-- Instructions to follow --
Reproduce only the lines from the one containing "rings = add_tube(mesh, STEM_ROWS, STEM_SIDES, bark)" through the one containing "bpy.data.objects.remove(obj)", exactly as written and with both ends included.

-- Supplied data --

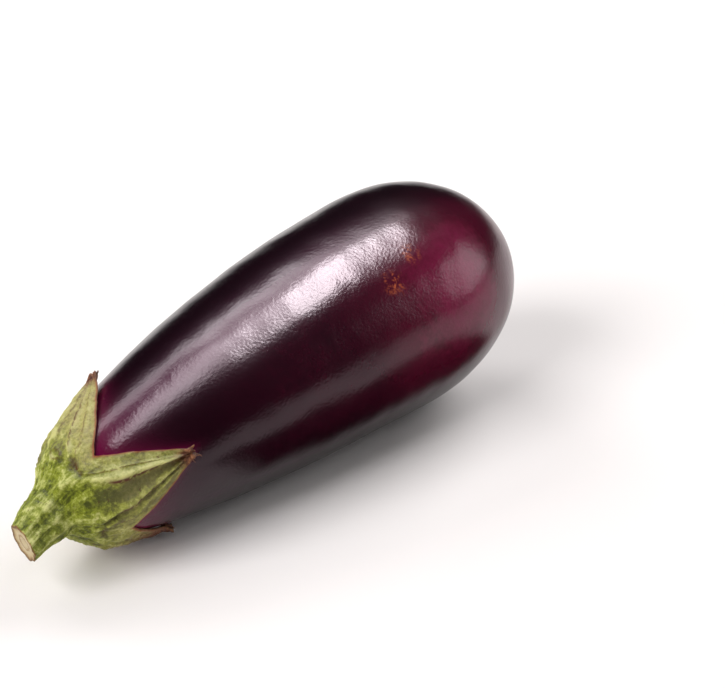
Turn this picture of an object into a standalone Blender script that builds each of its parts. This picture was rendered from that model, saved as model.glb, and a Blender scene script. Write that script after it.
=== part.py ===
"""An eggplant as picked, lying on its side: the fruit, the green calyx that caps its neck, and the
cut stem. Metres, +Z up. The fruit's blossom end points along +X and its stem end along -X.

Each piece is shaped in the fruit's own frame: the X axis is the fruit's axis, 0 at the neck's pole.
One empty then tilts and places all three as the fruit lies on a flat surface.
"""

import math

import bmesh
import bpy
from mathutils import Matrix, Vector

# Fruit
FRUIT_LENGTH = 0.220
BELLY_RADIUS = 0.0408
NECK_SHARE = 0.25  # radius that the taper starts from at the neck, as a share of the belly's
TAPER_ENDS_AT = 0.83  # share of the length where the taper reaches the belly's full radius
TAPER_POWER = 0.60
NECK_ROUNDING = 0.09  # share of the length that the neck's dome takes
NECK_POWER = 2.4
BLOSSOM_ROUNDING = 0.285  # share of the length that the blossom end's cap takes
BLOSSOM_POWER = 2.46
NECK_BEND = Vector((0, -0.0105, -0.0042))  # how far the neck's end curves off the fruit's axis
REST_TILT = math.radians(4.0)  # the fat blossom end lifts the axis this much when the fruit lies down
FLAT_DEPTH = 0.0005  # depth of the flat spot that the fruit rests on
FRUIT_SIDES = 48
FRUIT_ROWS = 40

# Calyx. Angles turn about the axis from +Y, so 90 degrees is the top and 180 degrees the front.
# Lobe tips: (angle, distance along the axis, how far the tip stands off the fruit)
LOBE_TIPS = (
    (math.radians(55), 0.038, 0.0022),
    (math.radians(160), 0.041, 0.0012),
    (math.radians(245), 0.041, 0.0006),
    (math.radians(300), 0.034, 0.0008),
    (math.radians(357), 0.037, 0.0014),
)
# Notches: (angle, distance along the axis), each one after the lobe of the same place above
NOTCHES = (
    (math.radians(118), 0.0120),
    (math.radians(209), 0.0185),
    (math.radians(272), 0.0175),
    (math.radians(329), 0.0160),
    (math.radians(385), 0.0140),
)
LOBE_POINT = 1.15  # above 1 the lobe's sides curve in towards its tip
CUP_EDGE = 0.0065  # distance along the axis where the flare from the stem has become the cup
CUP_SHARE = 0.42  # share of the calyx's rows that the flare takes
CUP_THICKNESS = 0.0026
MARGIN_THICKNESS = 0.0013
MIDRIB_HEIGHT = 0.0008
FRUIT_GAP = 0.0003
CALYX_SIDES = 80
CALYX_OUTER_ROWS = 16
CALYX_INNER_ROWS = 12

# Stem
STEM_BASE = Vector((-0.0048, -0.0114, -0.0056))  # centre of the joint between calyx and stem
STEM_DIRECTION = Vector((-0.969, -0.166, -0.185)).normalized()
STEM_LENGTH = 0.0115
STEM_BASE_RADIUS = 0.0082
STEM_WAIST_RADIUS = 0.0066
STEM_TIP_RADIUS = 0.0062
STEM_DROOP = 0.0010  # how far the stem's tip hangs below a straight line
STEM_FLUTES = 5
FLUTE_DEPTH = 0.0005
CUT_SLOPE = 0.35  # slope of the knife cut across the stem's end, longest at the front
STEM_GAP = 0.0003
STEM_SIDES = 40
STEM_ROWS = 8


def smooth_step(x):
    """0 below 0, 1 above 1, and an even curve between."""
    x = min(max(x, 0.0), 1.0)
    return x * x * (3 - 2 * x)


def fruit_radius(share):
    """The fruit's radius at a share of its length, from 0 at the neck's pole to 1 at the blossom end."""
    taper = math.sin(math.pi / 2 * min(share / TAPER_ENDS_AT, 1)) ** TAPER_POWER
    body = BELLY_RADIUS * (NECK_SHARE + (1 - NECK_SHARE) * taper)
    neck = max(1 - share / NECK_ROUNDING, 0)
    blossom = max((share - 1) / BLOSSOM_ROUNDING + 1, 0)
    return body * math.sqrt(max(1 - neck**NECK_POWER, 0) * max(1 - blossom**BLOSSOM_POWER, 0))


def station_of(distance):
    """The station, an angle from 0 to pi along the fruit's outline, at a distance along its axis."""
    return math.acos(1 - 2 * distance / FRUIT_LENGTH)


def outline(station):
    """(distance along the axis, radius) at a station."""
    share = (1 - math.cos(station)) / 2
    return share * FRUIT_LENGTH, fruit_radius(share)


def on_fruit(station, angle, lift=0.0):
    """A point on the fruit's skin, or lifted off it at right angles."""
    distance, radius = outline(station)
    step = 1e-4
    before, after = outline(max(station - step, 0)), outline(min(station + step, math.pi))
    along = Vector((after[0] - before[0], after[1] - before[1])).normalized()
    bend = NECK_BEND * (1 - distance / FRUIT_LENGTH) ** 2
    distance -= along.y * lift
    radius += along.x * lift
    return bend + Vector((distance, radius * math.cos(angle), radius * math.sin(angle)))


def lobe_at(angle):
    """The lobe's number at an angle, and how far from its tip the angle is: 0 there, 1 at a notch."""
    turn = 2 * math.pi
    first = NOTCHES[-1][0] - turn
    angle = (angle - first) % turn + first
    lobe = sum(angle > notch for notch, _ in NOTCHES[:-1])
    tip = LOBE_TIPS[lobe][0] - (turn if LOBE_TIPS[lobe][0] > NOTCHES[lobe][0] else 0)
    side = lobe if angle > tip else lobe - 1
    notch = NOTCHES[side][0] - (turn if side < 0 else 0)
    return lobe, side, (angle - tip) / (notch - tip)


def margin_distance(angle):
    """How far along the fruit's axis the calyx reaches at an angle."""
    lobe, side, from_tip = lobe_at(angle)
    tip, notch = LOBE_TIPS[lobe][1], NOTCHES[side][1]
    return notch + (tip - notch) * (1 - from_tip) ** LOBE_POINT


def tip_lift(angle, share):
    """How far the calyx stands off the fruit: nothing on the cup, most at the lobes' tips."""
    lobe, _, from_tip = lobe_at(angle)
    return LOBE_TIPS[lobe][2] * (1 - from_tip) * smooth_step((share - 0.5) / 0.5)


def calyx_station(angle, share):
    """The station under the calyx at a share of the way from the stem to the calyx's margin."""
    cup = station_of(CUP_EDGE)
    if share < CUP_SHARE:
        return cup * share / CUP_SHARE
    return cup + (station_of(margin_distance(angle)) - cup) * (share - CUP_SHARE) / (1 - CUP_SHARE)


def stem_axes():
    """Two directions across the stem, close to the fruit's own +Y and +Z."""
    upward = (Vector((0, 0, 1)) - STEM_DIRECTION * STEM_DIRECTION.z).normalized()
    return upward.cross(STEM_DIRECTION).normalized() * -1, upward


def around_stem(angle, radius):
    """A point at a radius around the stem's axis, counted from that axis."""
    sideways, upward = stem_axes()
    return (sideways * math.cos(angle) + upward * math.sin(angle)) * radius


def calyx_outside(angle, share):
    """A point on the calyx's outer face: the stem's joint at 0, then the flare, the cup and the margin."""
    _, _, from_tip = lobe_at(angle)
    thickness = CUP_THICKNESS + (MARGIN_THICKNESS - CUP_THICKNESS) * smooth_step((share - 0.3) / 0.7)
    thickness += MIDRIB_HEIGHT * (1 - from_tip) ** 3 * math.sin(math.pi * share)
    lift = FRUIT_GAP + thickness + tip_lift(angle, share)
    cup_point = on_fruit(calyx_station(angle, share), angle, lift)
    joint_point = STEM_BASE + around_stem(angle, STEM_BASE_RADIUS)
    return joint_point.lerp(cup_point, smooth_step(share / CUP_SHARE) ** 0.8)


def calyx_inside(angle, share):
    """A point on the calyx's inner face, just clear of the fruit's skin."""
    return on_fruit(calyx_station(angle, share), angle, FRUIT_GAP + tip_lift(angle, share))


def add_tube(mesh, rings, sides, point_at):
    """Adds rings of vertices joined by faces, and gives the rings. point_at places each vertex."""
    loops = []
    for ring in range(rings):
        angles = [2 * math.pi * i / sides for i in range(sides)]
        loops.append([mesh.verts.new(point_at(ring, angle)) for angle in angles])
    for first, second in zip(loops, loops[1:]):
        for i in range(sides):
            j = (i + 1) % sides
            mesh.faces.new((first[i], first[j], second[j], second[i]))
    return loops


def close_ring(mesh, ring):
    """Closes a ring with triangles to a vertex at its middle, and gives that vertex."""
    middle = mesh.verts.new(sum((v.co for v in ring), Vector()) / len(ring))
    for i, vertex in enumerate(ring):
        mesh.faces.new((vertex, ring[(i + 1) % len(ring)], middle))
    return middle


def make_object(name, mesh, colour, roughness, parent):
    """An object of this mesh, with its faces pointing out, its own material and smooth shading."""
    bmesh.ops.recalc_face_normals(mesh, faces=mesh.faces[:])
    data = bpy.data.meshes.new(name)
    mesh.to_mesh(data)
    mesh.free()
    data.shade_smooth()
    data.set_sharp_from_angle(angle=math.radians(50))
    material = bpy.data.materials.new(name)
    material.use_nodes = True
    shader = material.node_tree.nodes["Principled BSDF"]
    shader.inputs["Base Color"].default_value = (*colour, 1)
    shader.inputs["Roughness"].default_value = roughness
    shader.inputs["Metallic"].default_value = 0.0
    data.materials.append(material)
    made = bpy.data.objects.new(name, data)
    made.parent = parent
    bpy.context.scene.collection.objects.link(made)
    return made


def make_fruit(parent):
    """The whole fruit, cut by the plane that it rests on."""
    mesh = bmesh.new()

    def skin(ring, angle):
        return on_fruit(math.pi * (ring + 1) / (FRUIT_ROWS + 1), angle)

    rings = add_tube(mesh, FRUIT_ROWS, FRUIT_SIDES, skin)
    for ring, pole in ((rings[0], 0.0), (rings[-1], math.pi)):
        close_ring(mesh, ring).co = on_fruit(pole, 0)
    tilt = Matrix.Rotation(-REST_TILT, 3, "Y")
    lowest = min((tilt @ v.co).z for v in mesh.verts)
    level = tilt.inverted() @ Vector((0, 0, lowest + FLAT_DEPTH))
    down = tilt.inverted() @ Vector((0, 0, -1))
    everything = mesh.verts[:] + mesh.edges[:] + mesh.faces[:]
    cut = bmesh.ops.bisect_plane(
        mesh, geom=everything, plane_co=level, plane_no=down, clear_outer=True, dist=1e-7
    )
    rim = [e for e in cut["geom_cut"] if isinstance(e, bmesh.types.BMEdge)]
    bmesh.ops.contextual_create(mesh, geom=rim)
    return make_object("fruit", mesh, (0.030, 0.004, 0.016), 0.22, parent)


def make_calyx(parent):
    """The calyx: a cup over the fruit's neck with five pointed lobes, thinning towards its margin."""
    mesh = bmesh.new()
    first_inside = 0.08  # share where the inner face's smallest ring sits, around the neck's pole

    def outside(ring, angle):
        return calyx_outside(angle, ring / (CALYX_OUTER_ROWS - 1))

    def inside(ring, angle):
        return calyx_inside(angle, first_inside + (1 - first_inside) * ring / (CALYX_INNER_ROWS - 1))

    outer = add_tube(mesh, CALYX_OUTER_ROWS, CALYX_SIDES, outside)
    inner = add_tube(mesh, CALYX_INNER_ROWS, CALYX_SIDES, inside)
    for i in range(CALYX_SIDES):
        j = (i + 1) % CALYX_SIDES
        mesh.faces.new((outer[-1][i], outer[-1][j], inner[-1][j], inner[-1][i]))
    close_ring(mesh, outer[0])
    close_ring(mesh, inner[0]).co = on_fruit(0.0, 0.0, FRUIT_GAP)
    return make_object("calyx", mesh, (0.20, 0.28, 0.06), 0.60, parent)


def make_stem(parent):
    """The fluted stub of stem, with a slightly slanting knife cut across its end."""
    mesh = bmesh.new()
    sideways, _ = stem_axes()

    def bark(ring, angle):
        share = ring / (STEM_ROWS - 1)
        radius = STEM_WAIST_RADIUS + (STEM_BASE_RADIUS - STEM_WAIST_RADIUS) * (1 - smooth_step(share / 0.6))
        radius += (STEM_TIP_RADIUS - STEM_WAIST_RADIUS) * smooth_step((share - 0.6) / 0.4)
        radius += FLUTE_DEPTH * math.cos(STEM_FLUTES * angle) * smooth_step(share / 0.3)
        across = around_stem(angle, radius)
        length = STEM_GAP + (STEM_LENGTH - STEM_GAP) * share
        length -= CUT_SLOPE * across.dot(sideways) * smooth_step((share - 0.5) / 0.5)
        droop = Vector((0, 0, -STEM_DROOP * share * share))
        return STEM_BASE + STEM_DIRECTION * length + across + droop

    rings = add_tube(mesh, STEM_ROWS, STEM_SIDES, bark)
    close_ring(mesh, rings[0])
    close_ring(mesh, rings[-1])
    return make_object("stem", mesh, (0.26, 0.33, 0.08), 0.55, parent)


def put_origin_under(pieces, parent):
    """Moves the parent so that the pieces' box stands on the origin, centred over it."""
    bpy.context.view_layer.update()
    points = [piece.matrix_world @ v.co for piece in pieces for v in piece.data.vertices]
    low = Vector([min(p[k] for p in points) for k in range(3)])
    high = Vector([max(p[k] for p in points) for k in range(3)])
    parent.location = (-(low.x + high.x) / 2, -(low.y + high.y) / 2, -low.z)


def main():
    for old in list(bpy.data.objects):
        bpy.data.objects.remove(old)
    lying = bpy.data.objects.new("lying", None)
    lying.rotation_euler = (0, -REST_TILT, 0)
    bpy.context.scene.collection.objects.link(lying)
    put_origin_under([make_fruit(lying), make_calyx(lying), make_stem(lying)], lying)


main()
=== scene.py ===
import math

import bmesh
import bpy
from mathutils import Matrix, Vector, noise


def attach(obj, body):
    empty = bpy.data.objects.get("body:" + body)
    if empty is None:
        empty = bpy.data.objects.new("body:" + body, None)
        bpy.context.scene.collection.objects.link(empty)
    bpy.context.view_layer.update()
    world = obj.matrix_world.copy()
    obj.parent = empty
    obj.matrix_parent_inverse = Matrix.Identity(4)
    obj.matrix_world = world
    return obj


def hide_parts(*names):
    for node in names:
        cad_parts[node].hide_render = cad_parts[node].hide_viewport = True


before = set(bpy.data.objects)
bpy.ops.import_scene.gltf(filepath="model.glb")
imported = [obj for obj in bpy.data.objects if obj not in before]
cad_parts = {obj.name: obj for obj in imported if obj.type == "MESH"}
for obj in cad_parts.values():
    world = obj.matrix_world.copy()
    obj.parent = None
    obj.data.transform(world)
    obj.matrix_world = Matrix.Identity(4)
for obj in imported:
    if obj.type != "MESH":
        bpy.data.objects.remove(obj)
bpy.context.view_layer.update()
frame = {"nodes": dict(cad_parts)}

print("frame loaded:", ", ".join(frame["nodes"]))


def rise(x, start, end):
    # 0 up to the start and 1 from the end on, with a smooth climb between
    x = min(max((x - start) / (end - start), 0.0), 1.0)
    return x * x * (3 - 2 * x)


def hump(x, width):
    # 1 where x is 0, and fading out about this far away
    return math.exp(-((x / width) ** 2))


def wrapped(degrees):
    return (degrees + 180) % 360 - 180


def ringPoint(degrees, scale=1.0, height=0.0):
    # noise read here joins up at 0 and 360 degrees
    angle = math.radians(degrees)
    return Vector((math.cos(angle), math.sin(angle), 0)) * scale + Vector((0, 0, height))


def fractal(point, size, octaves, seed):
    # noise of about -1 to 1 whose largest lumps are about this size
    return noise.fractal(point / size + Vector((seed, seed * 1.7, -seed)), 0.6, 2.1, octaves)


def addObject(name, mesh, materials):
    data = bpy.data.meshes.new(name)
    mesh.to_mesh(data)
    mesh.free()
    for material in materials:
        data.materials.append(material)
    thing = bpy.data.objects.new(name, data)
    bpy.context.scene.collection.objects.link(thing)
    return thing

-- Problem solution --
    rings = add_tube(mesh, STEM_ROWS, STEM_SIDES, bark)
    close_ring(mesh, rings[0])
    close_ring(mesh, rings[-1])
    return make_object("stem", mesh, (0.26, 0.33, 0.08), 0.55, parent)


def put_origin_under(pieces, parent):
    """Moves the parent so that the pieces' box stands on the origin, centred over it."""
    bpy.context.view_layer.update()
    points = [piece.matrix_world @ v.co for piece in pieces for v in piece.data.vertices]
    low = Vector([min(p[k] for p in points) for k in range(3)])
    high = Vector([max(p[k] for p in points) for k in range(3)])
    parent.location = (-(low.x + high.x) / 2, -(low.y + high.y) / 2, -low.z)


def main():
    for old in list(bpy.data.objects):
        bpy.data.objects.remove(old)
    lying = bpy.data.objects.new("lying", None)
    lying.rotation_euler = (0, -REST_TILT, 0)
    bpy.context.scene.collection.objects.link(lying)
    put_origin_under([make_fruit(lying), make_calyx(lying), make_stem(lying)], lying)


main()
=== scene.py ===
import math

import bmesh
import bpy
from mathutils import Matrix, Vector, noise


def attach(obj, body):
    empty = bpy.data.objects.get("body:" + body)
    if empty is None:
        empty = bpy.data.objects.new("body:" + body, None)
        bpy.context.scene.collection.objects.link(empty)
    bpy.context.view_layer.update()
    world = obj.matrix_world.copy()
    obj.parent = empty
    obj.matrix_parent_inverse = Matrix.Identity(4)
    obj.matrix_world = world
    return obj


def hide_parts(*names):
    for node in names:
        cad_parts[node].hide_render = cad_parts[node].hide_viewport = True


before = set(bpy.data.objects)
bpy.ops.import_scene.gltf(filepath="model.glb")
imported = [obj for obj in bpy.data.objects if obj not in before]
cad_parts = {obj.name: obj for obj in imported if obj.type == "MESH"}
for obj in cad_parts.values():
    world = obj.matrix_world.copy()
    obj.parent = None
    obj.data.transform(world)
    obj.matrix_world = Matrix.Identity(4)
for obj in imported:
    if obj.type != "MESH":
        bpy.data.objects.remove(obj)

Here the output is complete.